Tra i tanti interrogativi della futura politica estera del presidente eletto americano Donald Trump rientra sicuramente anche la questione Cina-Taiwan. Donald Trump ha svolto una campagna elettorale in chiara direzione anticinese e appena eletto ha accettato di parlare al telefono con la presidente dell’isola che ancora oggi Pechino considera «ribelle».

Per la Cina la telefonata di Trump, rivendicata con i «suoi» consueti toni dal presidente americano («Vendiamo armi a Taiwan e devo farmi dire se rispondere o no al telefono da Pechino?») ha messo in discussione la base delle relazioni Usa-Cina, ovvero il riconoscimento di «una sola Cina». Nonostante questo Pechino ha deciso di ricordare i suoi punti fermi agli Usa, decidendo però di non esagerare nelle reazioni, anche se qualche giorno dopo la marina cinese ha «requisito» un drone americano nelle acque del mar cinese del sud. Insomma l’avvio di questo rapporto tra la nuova amministrazione americana e la Cina non sembra proprio promettente.

A questo si aggiungono gli obiettivi specifici di Taiwan, che pare aver lavorato molto assiduamente per far scoppiare «il caso», in modo da garantirsi anche con la nuova amministrazione una protezione che non è solo diplomatica ma anche militare.

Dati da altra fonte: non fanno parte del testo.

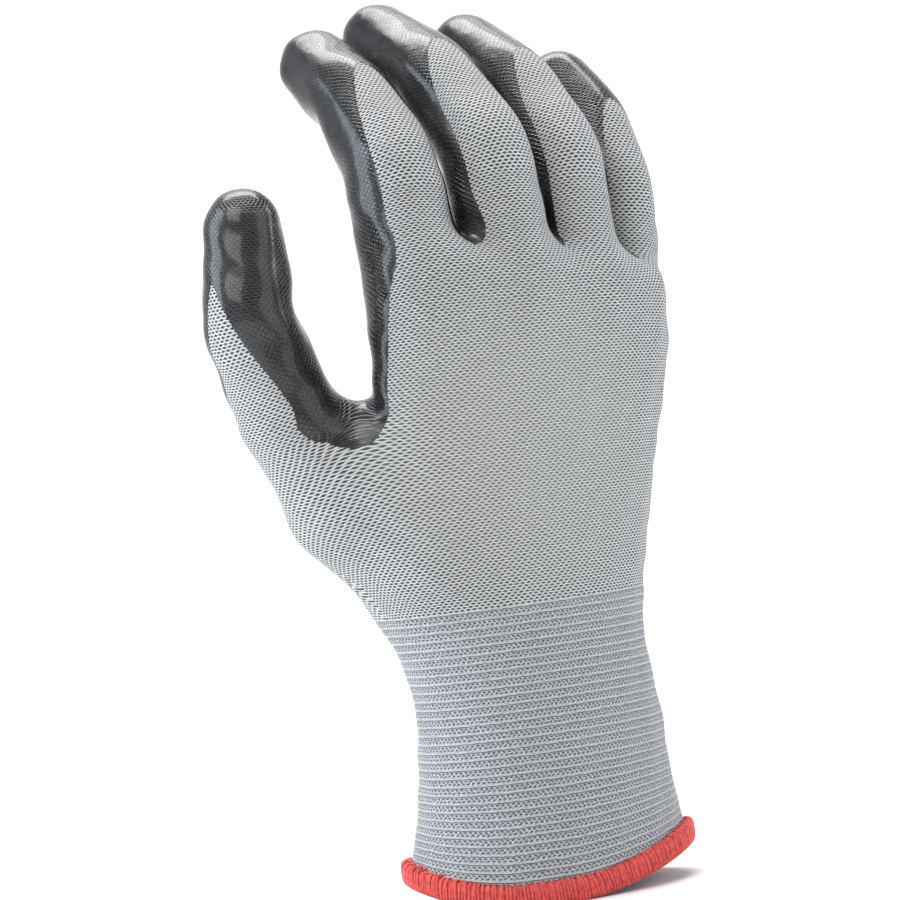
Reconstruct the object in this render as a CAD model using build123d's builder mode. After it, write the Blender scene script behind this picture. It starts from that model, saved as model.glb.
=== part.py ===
import math
import os
from functools import cache

from build123d import *

os.makedirs("parts", exist_ok=True)

# One right-hand knitted work glove, worn shape, standing on its hem. Millimetres and degrees.
# +Z runs from the hem to the fingertips, -Y is the back of the hand, -X the thumb side.

RIB = 1.3             # ribbed cuff wall
KNIT = 1.0            # knitted hand wall
SKIN = 0.6            # nitrile coating on the knit
TOUCH = 0.02          # clearance between layers of one body
SET_BACK = 0.35       # each side of a bend line, keeps the two bodies clear
ROOT_ABOVE = 24.0     # finger-root bend above the knuckle, along the finger
THUMB_ABOVE = 6.0     # thumb-root bend above the thumb knuckle
BACK_EDGE = 0.25      # coating edge on the back of a finger, as a share of its radius
APEX = 6.0            # how far past the last bend the uncoated back of a finger reaches

HEM_HEIGHT = 5.6      # red overlocked band
HEM_OUT = 1.3         # its thickness outside the cuff
HEM_IN = 0.9          # and inside
HEM_SADDLE = 85.0     # radius of the saddle that lifts the hem at both sides
HEM_TURN = -36.0      # direction of the saddle's low line from -Y
HEM_FLAT = 0.4        # depth trimmed flat where the hem stands
YARN_PITCH = 5.0      # laid-in elastic yarns
YARN_HEIGHT = 0.9
YARN_DEPTH = 0.5

# Elliptical sections of cuff, wrist and palm: height, centre x, centre y, half width, half depth.
SECTIONS = [
    (-4, 1.0, 0.0, 37.6, 30.2),
    (5, 1.0, 0.0, 37.2, 29.6),
    (14, 1.3, 0.0, 35.6, 28.4),
    (24, 2.2, 0.0, 33.8, 27.0),
    (38, 3.0, 0.0, 32.6, 25.4),
    (52, 2.4, 0.0, 32.0, 24.2),
    (64, 0.8, -0.8, 33.0, 23.2),
    (76, 0.0, -2.4, 35.4, 21.8),
    (90, 0.0, -4.5, 38.2, 20.2),
    (105, 1.0, -6.6, 40.8, 18.8),
    (120, 2.8, -8.8, 42.4, 17.6),
    (136, 4.6, -10.8, 42.6, 16.4),
    (150, 6.6, -11.8, 41.4, 15.0),
    (158, 7.4, -11.6, 38.6, 10.6),
    (165, 7.6, -11.0, 35.0, 6.0),
]
WEBS = 157.2          # height of the finger webs at the middle of the knuckle line
WRIST = 52.0
WRIST_TRAVEL = (-30.0, 35.0)
KNUCKLE = (8.0, -11.4, 139.0)
KNUCKLE_TILT = 8.0
KNUCKLE_TRAVEL = (-15.0, 30.0)
COAT_LOW = 84.0       # lower edge of the coating on the heel of the palm

# Knuckle point, sideways fan, turn of the bend axis, bends at rest, bone lengths, radii at the
# knuckle, middle bend, last bend and fingertip.
FINGERS = {
    "index": ((-24.0, -10.0, 142.0), 3.8, -3, (13.8, 26.6, 17.1), (40, 23.8, 19.6), (12.6, 11.9, 11.0, 9.9)),
    "middle": ((0.0, -16.0, 142.0), 3.6, 0, (11.2, 33.8, 15.7), (41.5, 28, 25.6), (11.4, 11.2, 10.6, 9.8)),
    "ring": ((21.6, -13.6, 139.5), 6.1, 3, (9.4, 31.8, 17.6), (41.4, 25, 22.2), (10.9, 10.6, 10.0, 9.4)),
    "little": ((41.2, -1.8, 133.0), 8.0, 6, (3.0, 23.0, 18.6), (39, 17.6, 16.6), (9.9, 9.5, 9.0, 8.4)),
}
ROOT_TRAVEL = (-10.0, 30.0)
MID_TRAVEL = (-30.0, 45.0)
TIP_TRAVEL = (-16.0, 30.0)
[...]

E ieri è giunta la notizia di un probabile «stop» della presidente taiwanese sul suolo americano in occasione della visita che a gennaio terrà in America latina. Secondo lo staff della presidente Tsai Ing-wen si fermerà a Houston e a San Francisco, ma non è stato specificato se ci sarà un incontro ufficiale con personale dell’amministrazione del neo presidente americano. A Pechino tanto è bastato per ribadire la propria posizione: nessuna visita ufficiale, nessun riconoscimento ufficiale di Taiwan. Da Taipei e Washington non sono arrivate né conferme né smentite, mentre i portavoce del ministero degli esteri cinesi ha ribadito la posizione di Pechino.

Ieri, infine, importante novità sul fronte delle cosiddette trattative in corso tra Pcc e Vaticano. Uno dei sette funzionari che siedono nell’ufficio centrale del Politburo ha invitato i cattolici del Paese ad operare «indipendentemente» da forze esterne, promuovendo «il socialismo e il patriottismo» attraverso la religione. A parlare così è stato Yu Zhengsheng. Il discorso è arrivato al termine dell’assemblea della Chiesa cattolica ufficiale cinese.